应该看到,洛阳士人群中以司马光等人居中致和的圣人意识为代表的道统观念,有与王安石新党集团道统观念以及三不足、理财求利等方针相抗衡的意图。洛阳文人群中富弼、文彦博等不带理学色彩的耆宿重臣,他们身上的圣人意识较弱,但坚信“道在是矣”的贤人君子的观念则是非常强烈的。并且对于邵雍、二程这样纯粹的理学家,文彦博等人能够“虽位体隆贵,而平居接物谦挹,尊德乐善如恐不及。邵雍、程颢、程颐以道学名世,居洛阳,彦博与之游从甚密,及颢死,既葬,亲为题其墓为‘明道先生’云”[13]下卷一三,764,都有明确的尊贤重道的意思。
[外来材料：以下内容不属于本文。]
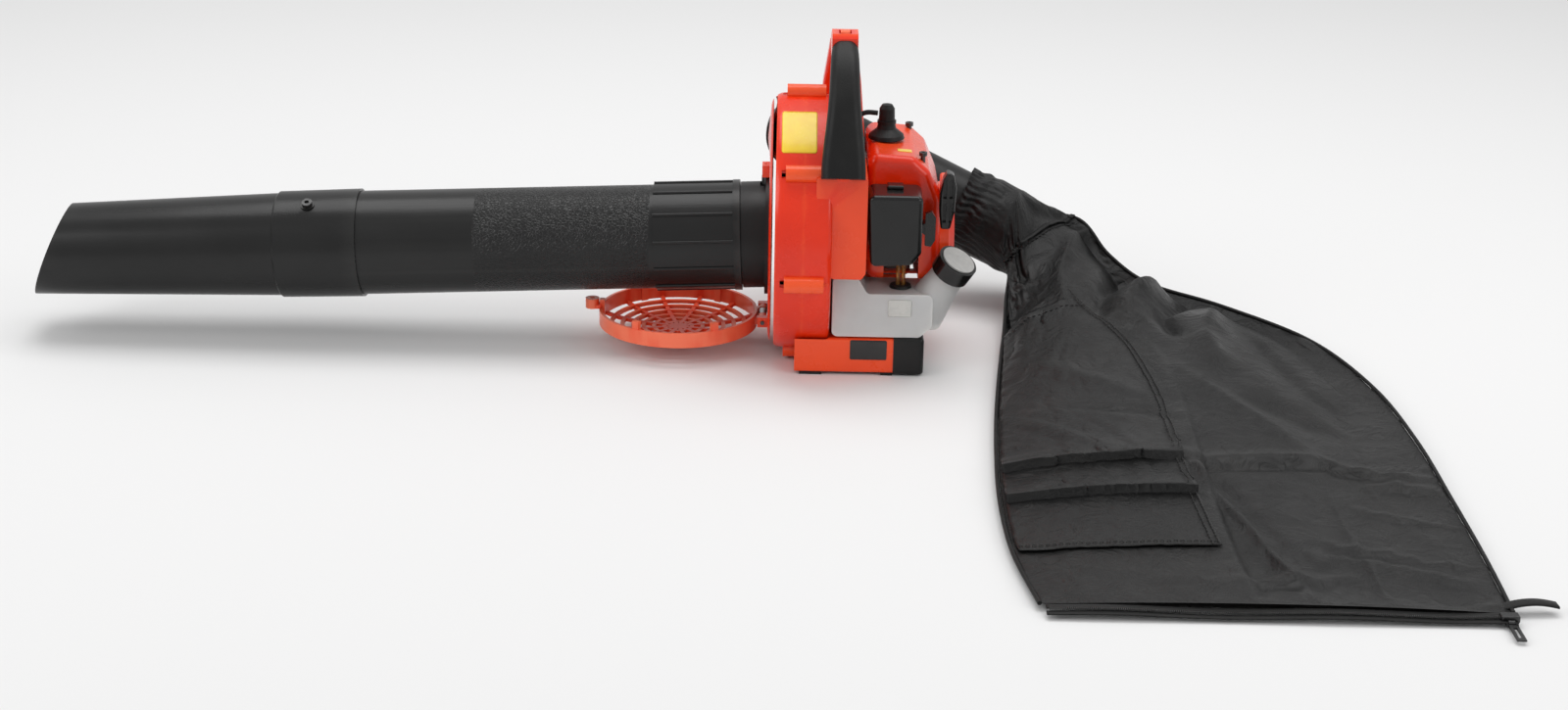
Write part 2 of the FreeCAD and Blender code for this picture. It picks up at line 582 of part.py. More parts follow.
def build_starter():
    """Recoil starter: housing, pulley, flat spring, rope and pull handle."""
    shell = turned([(0, 24), (0, 56), (9, 56), (15, 48), (15, 0), (12.5, 0), (12.5, 46.5),
                    (8, 53.5), (2.5, 53.5), (2.5, 24)], Vector(STARTER_LEFT, 0, FAN_Z), X_AXIS)
    ear = box((STARTER_LEFT, ROPE_EXIT.y, ROPE_EXIT.z - 12), (STARTER_RIGHT - 1, -20, ROPE_EXIT.z + 8))
    ear = rounded(ear, 3, lambda e: along(e, Y_AXIS))
    room = rod((STARTER_LEFT + 2.5, 0, FAN_Z), (STARTER_RIGHT - 2.5, 0, FAN_Z), 53.4)
    shell = union([shell, ear.cut(room)])
    vents = []
    for index in range(16):
        slot = box((STARTER_RIGHT - 6, -3, FAN_Z + 22), (STARTER_RIGHT + 4, 3, FAN_Z + 42))
        slot.rotate(Vector(0, 0, FAN_Z), X_AXIS, 22.5 * index)
        vents.append(slot)
    post = rod((STARTER_RIGHT - 9, 0, FAN_Z), (STARTER_RIGHT - 1, 0, FAN_Z), 5)
    rope_way = rod(ROPE_EXIT - Y_AXIS * 9, ROPE_EXIT + Y_AXIS * 60, ROPE_R + 0.6)
    save("starter_housing", shell.cut(vents).fuse(post).cut(rope_way))
    pulley = turned([(0, 5 + RUNNING), (0, PULLEY_R), (1.4, PULLEY_R), (2.4, PULLEY_R - 4),
                     (4.6, PULLEY_R - 4), (5.6, PULLEY_R), (7, PULLEY_R), (7, 5 + RUNNING)],
                    Vector(STARTER_RIGHT - 11, 0, FAN_Z), X_AXIS)
    pulley = pulley.cut(rod((STARTER_RIGHT - 14, 16, FAN_Z), (STARTER_RIGHT, 16, FAN_Z), 1.5))
    save("starter_pulley", pulley)
    spring = pipe((STARTER_RIGHT - 3.8, 0, FAN_Z), (STARTER_RIGHT - 3, 0, FAN_Z), 20, 8)
    save("recoil_spring", spring)
    grip_y = -80.0
    outline = [(123, 150), (132, 150), (136, 168), (137, 192), (134, 204), (128, 207), (124, 200),
               (121, 186), (121, 168)]
    handle = rounded(prism_y(outline, grip_y - 8, grip_y + 8), 2.5)
    slots = [box((x, grip_y - 9, z), (x + 3.4, grip_y - 4, z + 19))
             for x in (124.2, 130.2) for z in (157, 181)]
    seat = rod(ROPE_EXIT + Y_AXIS * (grip_y - 5 - ROPE_EXIT.y), ROPE_EXIT, ROPE_R)
    save("starter_handle", handle.cut(slots + [seat]))
    save("starter_rope", rod(Vector(ROPE_EXIT.x, grip_y - 3, ROPE_EXIT.z), ROPE_EXIT + Y_AXIS * 30, ROPE_R))


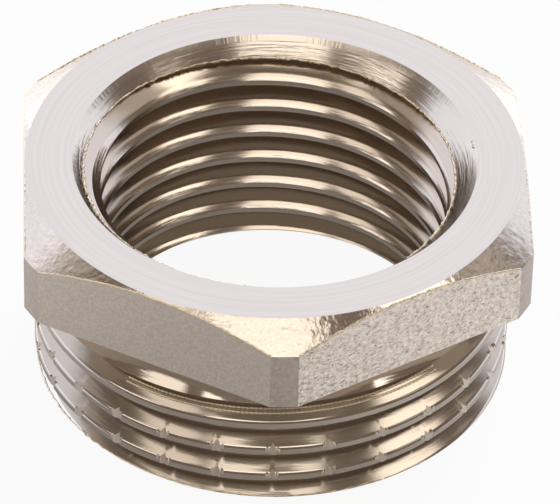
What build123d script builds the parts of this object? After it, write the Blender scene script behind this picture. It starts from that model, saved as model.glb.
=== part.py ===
from build123d import *
import os
import math

# Hex bushing, turned from one piece of brass: a hexagon on top, a male pipe thread below it and
# a female pipe thread right through. The axis is Z, and the origin is the centre of the end face
# of the male thread, on which the bushing stands. A corner of the hexagon points along -Y.
# Lengths are millimetres and angles are degrees.

# Hexagon: how much is turned off each corner, how far inside the flats the round top face ends,
# and how far inside the turned corners the chamfer of the underside ends
across_flats = 27.0
hex_height = 4.55
corner_cut = 0.41
face_inset = 0.1
crown_angle = 28.0
underside_inset = 0.48
underside_angle = 45.0

# Shank
shank_length = 8.55
end_chamfer = 0.3

# Both pipe threads have 14 turns to the inch
pitch = 25.4 / 14

# Male thread: diameter over the crests, depth, width of the crest land, and where the groove
# runs out under the head
male_diameter = 26.0
male_depth = 0.95
male_land = 0.45
runout_azimuth = -131.0
runout_clearance = 0.03

# Female thread: diameter at the root, depth, width of the crest land, and where the groove
# breaks the top face
female_diameter = 20.955
female_depth = 1.1
female_land = 0.30
female_start_azimuth = -17.6

# Mouth of the bore: how far it opens beyond the root of the thread, a narrow break of its edge,
# then a countersink down to the thread crests
mouth_margin = 0.42
mouth_break = 0.25
countersink_angle = 40.0
tail_chamfer = 0.45

# Grip notches, small axial nicks across the two lower crests of the male thread
notch_count = 27
notch_azimuth = -91.7
notch_width = 0.5
notch_depth = 0.28
notch_bottom = 0.9
notch_top = 4.4

# How far a cutter reaches past the surface that it cuts
overcut = 0.05

total_height = shank_length + hex_height
male_radius = male_diameter / 2
female_root = female_diameter / 2

# Groove of the male thread: a V between two crest lands, swept turn by turn from below the end
# face up to its run-out just under the head, over a whole number of turns
male_root = male_radius - male_depth
male_width = (pitch - male_land) * (male_depth + overcut) / male_depth
male_top = shank_length - male_width / 2 - runout_clearance
male_turns = math.ceil((male_top + male_width / 2) / pitch)
with BuildPart() as male_groove:
    with BuildLine() as male_path:
        for turn in range(male_turns):
            Helix(pitch, pitch, male_root, center=(0, 0, turn * pitch))
    with BuildSketch(Plane(origin=male_path.line @ 0, x_dir=(1, 0, 0), z_dir=male_path.line % 0)):
        with BuildLine():
            Polyline(
                (0, 0),
                (male_depth + overcut, -male_width / 2),
                (male_depth + overcut, male_width / 2),
                close=True,
            )
        make_face()
    sweep(path=male_path.line, is_frenet=True)

# Groove of the female thread, swept from below the end face to above the top face
female_width = (pitch - female_land) * (female_depth + overcut) / female_depth
female_turns_below = math.ceil((total_height + female_width / 2) / pitch)
with BuildPart() as female_groove:
    with BuildLine() as female_path:
        for turn in range(female_turns_below + 1):
            Helix(pitch, pitch, female_root, center=(0, 0, turn * pitch))
    with BuildSketch(Plane(origin=female_path.line @ 0, x_dir=(1, 0, 0), z_dir=female_path.line % 0)):
        with BuildLine():
            Polyline(
                (0, 0),
                (-female_depth - overcut, -female_width / 2),
                (-female_depth - overcut, female_width / 2),
                close=True,
            )
        make_face()
    sweep(path=female_path.line, is_frenet=True)

with BuildPart() as hex_bushing:
    # Hexagonal head
    with BuildSketch(Plane.XY.offset(shank_length)):
        RegularPolygon(across_flats / 2, 6, major_radius=False, rotation=30)
    extrude(amount=hex_height)

    # Turned envelope of the head: crown on top, cylinder over the corners, chamfered underside
    corner_radius = across_flats / 2 / math.cos(math.radians(30)) - corner_cut
    face_radius = across_flats / 2 - face_inset
    underside_radius = corner_radius - underside_inset
    crown_drop = (corner_radius - face_radius) * math.tan(math.radians(crown_angle))
    under_rise = underside_inset * math.tan(math.radians(underside_angle))
    with BuildSketch(Plane.XZ):
        with BuildLine():
            Polyline(
                (0, shank_length),
                (underside_radius, shank_length),
                (corner_radius, shank_length + under_rise),
                (corner_radius, total_height - crown_drop),
                (face_radius, total_height),
                (0, total_height),
                close=True,
            )
        make_face()
    revolve(axis=Axis.Z, mode=Mode.INTERSECT)

    # Shank, with the chamfer on its end
    with BuildSketch(Plane.XZ):
        with BuildLine():
            Polyline(
                (0, 0),
                (male_radius - end_chamfer, 0),
                (male_radius, end_chamfer),
                (male_radius, shank_length),
                (0, shank_length),
                close=True,
            )
        make_face()
    revolve(axis=Axis.Z)

    # Bore at the crests of the female thread, opened out at both ends
    bore_radius = female_root - female_depth
    mouth_radius = female_root + mouth_margin
    sink_radius = mouth_radius - mouth_break
    sink_depth = (sink_radius - bore_radius) / math.tan(math.radians(countersink_angle))
    with BuildSketch(Plane.XZ):
        with BuildLine():
            Polyline(
                (0, 0),
                (bore_radius + tail_chamfer, 0),
                (bore_radius, tail_chamfer),
                (bore_radius, total_height - mouth_break - sink_depth),
                (sink_radius, total_height - mouth_break),
                (mouth_radius, total_height),
                (0, total_height),
                close=True,
            )
        make_face()
    revolve(axis=Axis.Z, mode=Mode.SUBTRACT)

    # The two thread grooves
    with Locations(Location((0, 0, male_top - male_turns * pitch), (0, 0, runout_azimuth))):
        add(male_groove.part, mode=Mode.SUBTRACT)
    female_bottom = total_height - female_turns_below * pitch
    with Locations(Location((0, 0, female_bottom), (0, 0, female_start_azimuth))):
        add(female_groove.part, mode=Mode.SUBTRACT)

    # Grip notches: a V nick along the axis, repeated round the shank
    nick_half_width = notch_width / 2 * (notch_depth + overcut) / notch_depth
    with BuildSketch(Plane.XY.offset(notch_bottom)):
        with PolarLocations(male_radius, notch_count, start_angle=notch_azimuth):
            Polygon(
                (-notch_depth, 0),
                (overcut, -nick_half_width),
                (overcut, nick_half_width),
                align=None,
            )
    extrude(amount=notch_top - notch_bottom, mode=Mode.SUBTRACT)

hex_bushing.part.label = "hex_bushing"
os.makedirs("parts", exist_ok=True)
export_step(hex_bushing.part, "parts/hex_bushing.step")
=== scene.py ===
import bpy
import math
import random
from mathutils import Matrix, Vector


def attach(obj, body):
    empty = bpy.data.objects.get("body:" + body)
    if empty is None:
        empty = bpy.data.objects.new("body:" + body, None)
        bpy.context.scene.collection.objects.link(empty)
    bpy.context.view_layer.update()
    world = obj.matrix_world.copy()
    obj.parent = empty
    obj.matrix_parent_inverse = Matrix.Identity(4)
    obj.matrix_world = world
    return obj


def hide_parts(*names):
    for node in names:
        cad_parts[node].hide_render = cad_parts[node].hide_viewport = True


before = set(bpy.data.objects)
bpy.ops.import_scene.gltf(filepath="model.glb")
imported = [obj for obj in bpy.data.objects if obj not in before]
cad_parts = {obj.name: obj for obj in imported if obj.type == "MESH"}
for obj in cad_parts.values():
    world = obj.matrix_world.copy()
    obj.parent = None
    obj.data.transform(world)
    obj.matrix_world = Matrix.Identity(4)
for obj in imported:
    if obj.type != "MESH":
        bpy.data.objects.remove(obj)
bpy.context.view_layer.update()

# Male thread
# The lower half of the bushing is a male pipe thread, cut on the lathe in one nickel-plated brass
# turning. Its groove runs out at a narrow neck under the head, and its crests are slightly rounded.
# Sizes are in mm, and those named CREST or RADIUS are radii from the axis.
MM = 0.001
STEPS_AROUND = 432
PITCH = 25.4 / 14
SHANK_TOP = 8.55
TOTAL_HEIGHT = 13.1
MALE_CREST = 13.0
MALE_DEPTH = 0.95
MALE_GROOVE_Z = 6.195  # the last turn's groove where it faces the camera
MALE_RUNOUT = 319.0  # degrees from there to the end of the groove
MALE_FADE = 8  # degrees


def deselect_all():
    bpy.ops.object.select_all(action="DESELECT")


def active_only(piece):
    deselect_all()
    piece.select_set(True)
    bpy.context.view_layer.objects.active = piece


def outline(name, points, closed=True):
    """An edge loop in the XZ plane, ready to be turned or screwed round Z."""
    deselect_all()
    bpy.ops.mesh.primitive_circle_add(vertices=len(points), radius=MM)
    piece = bpy.context.object
    piece.name = name
    for vertex, (radius, height) in zip(piece.data.vertices, points):
        vertex.co = (radius * MM, 0, height * MM)
    if not closed:
        last = len(points) - 1
        bpy.ops.object.mode_set(mode="EDIT")
        bpy.ops.mesh.select_all(action="DESELECT")
        bpy.ops.object.mode_set(mode="OBJECT")
        for edge in piece.data.edges:
            edge.select = set(edge.vertices) == {0, last}
        bpy.ops.object.mode_set(mode="EDIT")
        bpy.ops.mesh.select_mode(type="EDGE")
        bpy.ops.mesh.delete(type="EDGE")
        bpy.ops.mesh.select_mode(type="VERT")
        bpy.ops.object.mode_set(mode="OBJECT")
    return piece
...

尤其是司马光,他与高傲固执的程颐相处得并不愉快,如《河南程氏外书》曰“伊川与君实语终日,无一句相合”[8]428,而且二程还经常就司马光的言行思想加以指摘和非议,但司马光一上台马上推荐身为布衣的程颐入侍经筵,这种以圣贤相待的尊师重道精神也是非常令人钦佩的。